## Task directions
Extract, unchanged, every line from the top of the material below through the line with "# walls' places", and no more.

## Provided entries
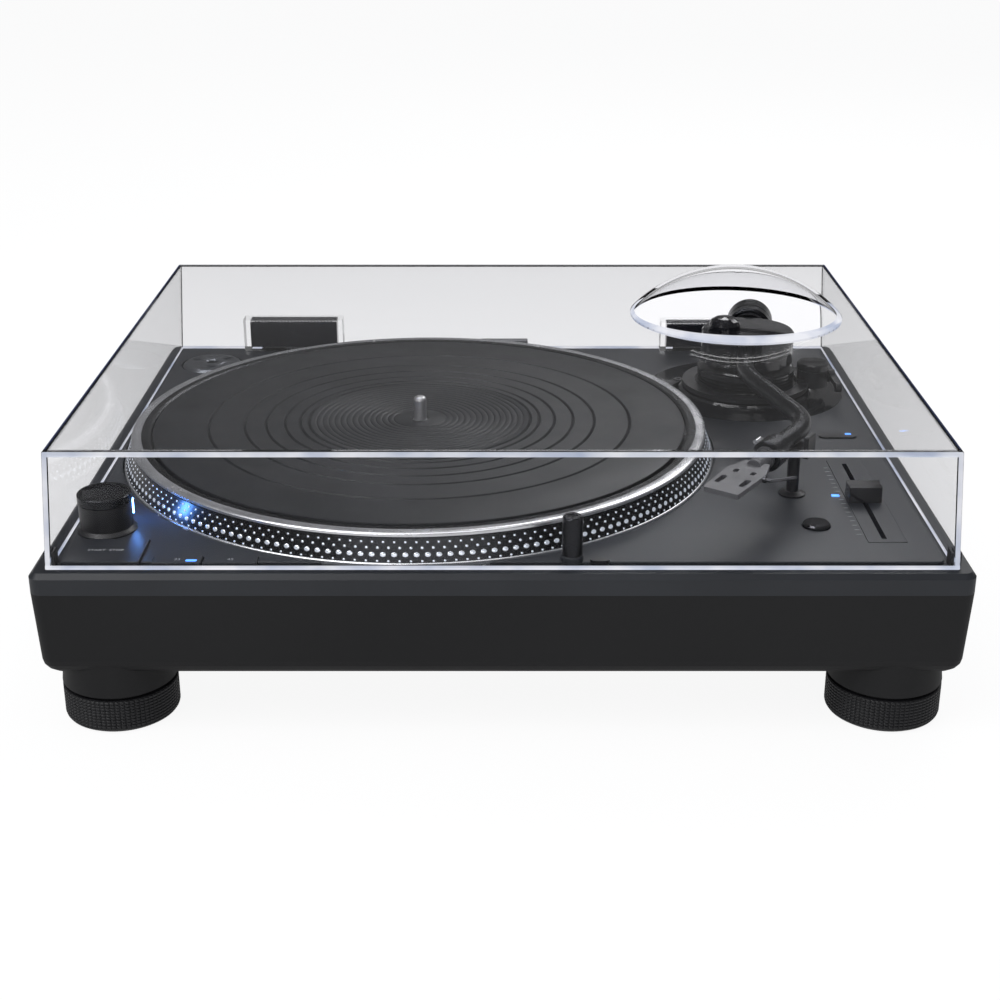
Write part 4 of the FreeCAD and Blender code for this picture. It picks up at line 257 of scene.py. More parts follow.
def wall_places(material):
    """Y and Z of a point, its distance from the side walls' outside, and the front wall's place there."""
    x, y, z = axes_of(material)
    height = maths(material, "DIVIDE", maths(material, "SUBTRACT", z, COVER_LOW), COVER_HIGH - COVER_LOW)
    half = maths(material, "SUBTRACT", COVER_HALF, maths(material, "MULTIPLY", height, COVER_LEAN))
    inward = maths(material, "SUBTRACT", half, maths(material, "ABSOLUTE", x))
    front = maths(material, "ADD", COVER_FRONT, maths(material, "MULTIPLY", height, FRONT_LEAN))
    return y, z, inward, front


# %% [markdown]
# ### The cover's edges
# Polished edges gather light and look white where they face the viewer, and blue-black where a wall bends
# away. Light that is gathered in an edge takes very many samples to trace, so masks worked out from the
# walls' places say where the edges glow and where a dark line runs.

# %% Bright and dark edges
WALL = 0.0027
FACE_DEPTH = 0.0004
LOW_EDGE = 0.0011
EDGE_LINE = 0.0016
LINE_START = 0.0030
DOME_LOW, DOME_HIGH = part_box("cover_dome")
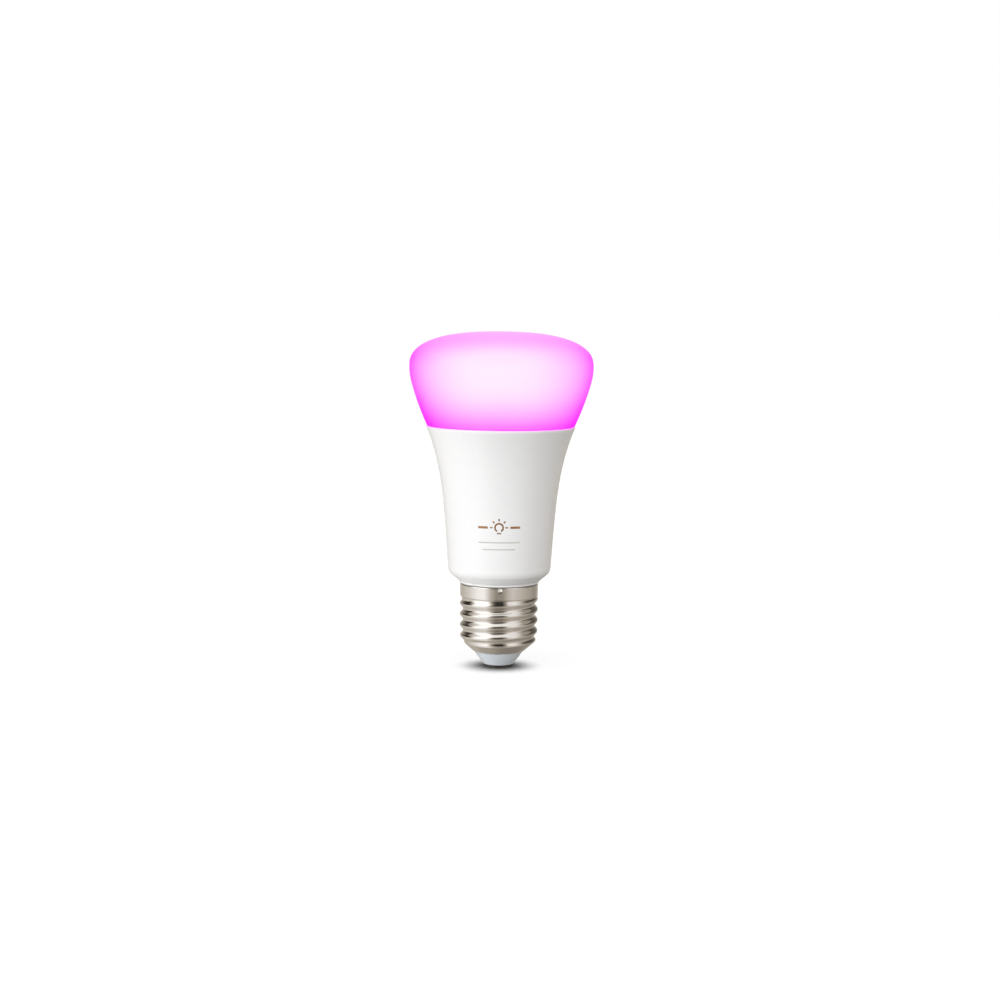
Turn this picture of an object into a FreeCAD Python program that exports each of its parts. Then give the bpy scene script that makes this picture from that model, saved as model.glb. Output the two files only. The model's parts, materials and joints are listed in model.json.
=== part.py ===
"""Smart light bulb with an E27 screw cap, as an assembly of separate solids.

Units are millimetres. +Z runs up the bulb's axis, from the centre contact to the top of the dome, and -Y is
the front. The origin is the middle of the centre contact's flat end, so the bulb stands on z = 0.
Each function below builds one piece, and NODES at the end names them all.
"""

import FreeCAD, Part
import math
import os

V = FreeCAD.Vector
UP = V(0, 0, 1)

# Overall
BULB_HEIGHT = 112.0
DOME_RADIUS = 30.5
SEAM_Z = 80.85  # where the dome's edge sits on the housing's rim
CAP_TOP_Z = 28.42  # top edge of the metal cap
HOUSING_LIP_Z = 28.54  # underside of the housing, just clear of the cap

# Diffuser dome
DOME_WALL = 1.6
DOME_WIDEST_Z = 100.45
DOME_CROWN_POWER = 2.465  # superellipse power of the crown
DOME_SIDE_ARC = 19.9  # radius of the arc just below the widest point
DOME_SIDE_TURN = math.radians(15.4)  # where that arc hands over to the flank
DOME_FLANK_ARC = 92.5
DOME_EDGE_ROUND = 0.5
SPIGOT_OUTER = 22.6  # the dome's skirt that plugs into the housing
SPIGOT_WALL = 1.1
SPIGOT_BOTTOM_Z = 78.0

# Housing: a waist that leans out slightly, then flares to the rim
WAIST_RADIUS = 17.15
WAIST_Z = 34.2
WAIST_LEAN = 0.072
FLARE_START_Z = 40.0
FLARE_TOP_Z = 80.2
FLARE_RISE = 4.18
FLARE_POWER = 3.35
HOUSING_WALL = 1.5
RIM_INNER = 23.1
LEDGE_Z = 76.6  # the step that carries the heat spreader
RIM_ROUND = 0.5  # rounding of the rim's outer edge
LIP_RADIUS = 13.3
LIP_HEIGHT = 0.6
CONE_TOP = (16.25, 31.5)  # r, z where the underside's cone meets its round shoulder
COLLAR_TOP_RADIUS = 12.65
COLLAR_NECK_RADIUS = 12.3  # clears the cap's curled edge
COLLAR_RADIUS = 11.6
COLLAR_BORE = 10.2
COLLAR_BORE_TOP_Z = 27.55
COLLAR_STEP_Z = 24.6
COLLAR_BOTTOM_Z = 11.8

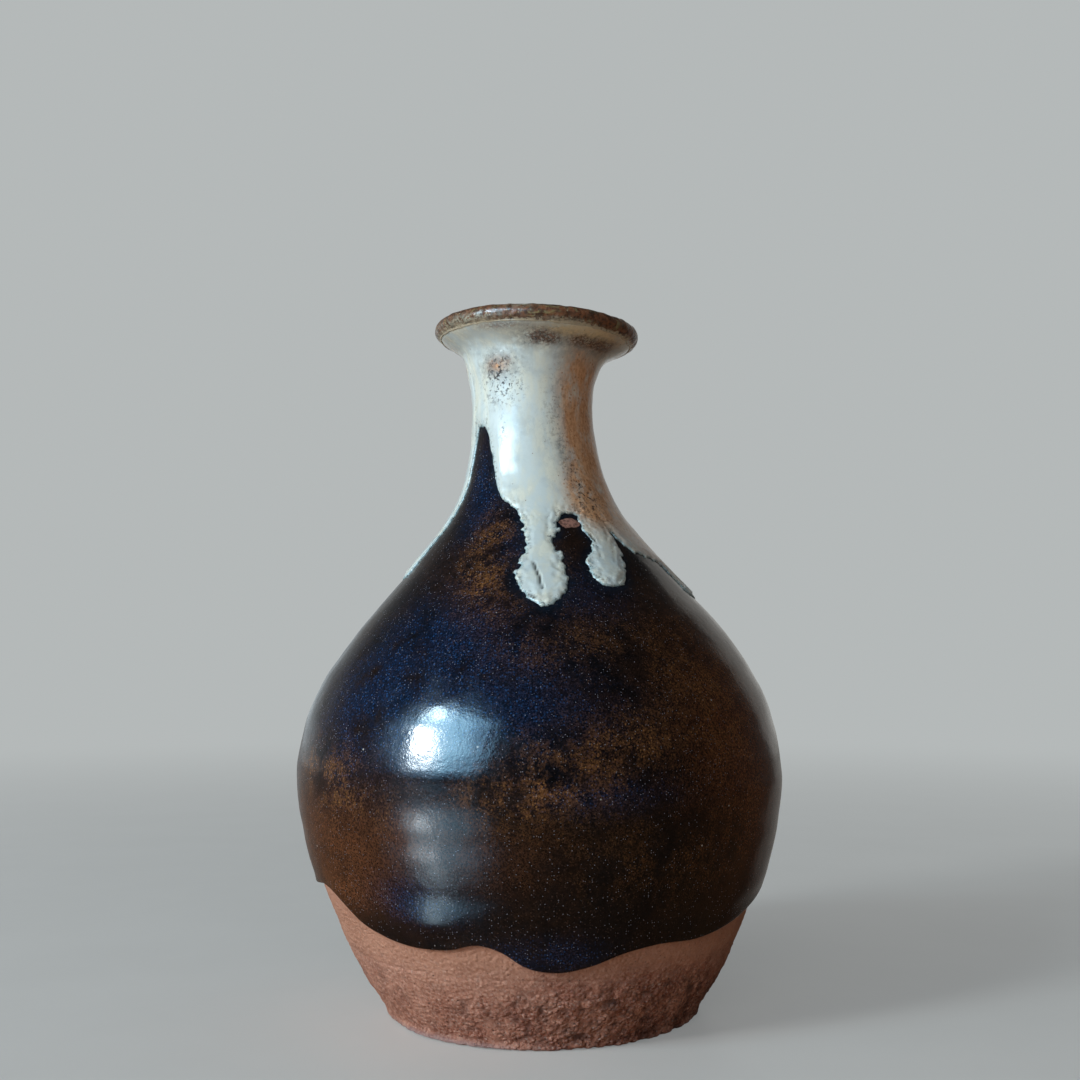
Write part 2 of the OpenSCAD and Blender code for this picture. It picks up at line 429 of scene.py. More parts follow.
# Clusters of fine dark specks
SPOTS = [(-120, 129.6, 17, 2.6, 1), (-122, 126, 15, 1.6, 1), (-120, 123.5, 18, 2.5, .75),
         (-104, 125, 6, 1.5, .8), (-118, 116, 4, 2.5, .7), (-45, 135, 20, 1.0, .8),
         (-86, 134.8, 13, 1.3, .9), (-58, 106, 8, 6, .8), (-50, 100, 12, 4, .9), (-68, 120, 12, 10, .4),
         (60, 130, 12, 4, .6), (140, 120, 12, 6, .5)]
# Brown spots, most of them under the lip
BROWN = [(-128, 129.4, 5, 1.3, .75), (-111, 130.2, 4, 1.3, .65), (-87, 134.9, 8, 1.0, 1.3),
         (-78, 134.6, 7, .8, 1.2), (-57, 134.9, 9, .7, 1.3), (-40, 135.0, 8, .8, 1.3),
         (-27, 135.0, 9, 1.0, 1.3), (-112, 136.4, 18, .5, .7), (62, 131, 9, 2, .8),
         (150, 134, 14, 1.2, .8)]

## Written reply
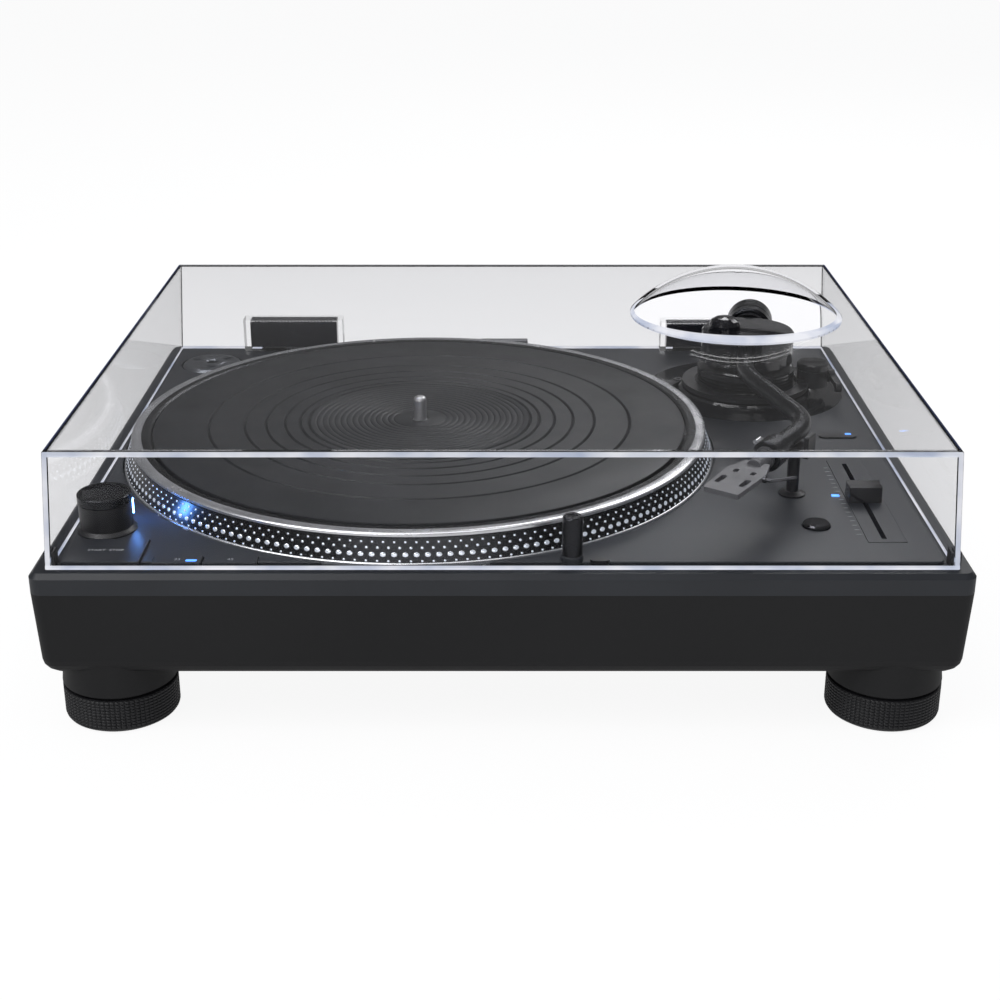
Write part 4 of the FreeCAD and Blender code for this picture. It picks up at line 257 of scene.py. More parts follow.
def wall_places(material):
    """Y and Z of a point, its distance from the side walls' outside, and the front wall's place there."""
    x, y, z = axes_of(material)
    height = maths(material, "DIVIDE", maths(material, "SUBTRACT", z, COVER_LOW), COVER_HIGH - COVER_LOW)
    half = maths(material, "SUBTRACT", COVER_HALF, maths(material, "MULTIPLY", height, COVER_LEAN))
    inward = maths(material, "SUBTRACT", half, maths(material, "ABSOLUTE", x))
    front = maths(material, "ADD", COVER_FRONT, maths(material, "MULTIPLY", height, FRONT_LEAN))
    return y, z, inward, front


# %% [markdown]
# ### The cover's edges
# Polished edges gather light and look white where they face the viewer, and blue-black where a wall bends
# away. Light that is gathered in an edge takes very many samples to trace, so masks worked out from the
# walls' places say where the edges glow and where a dark line runs.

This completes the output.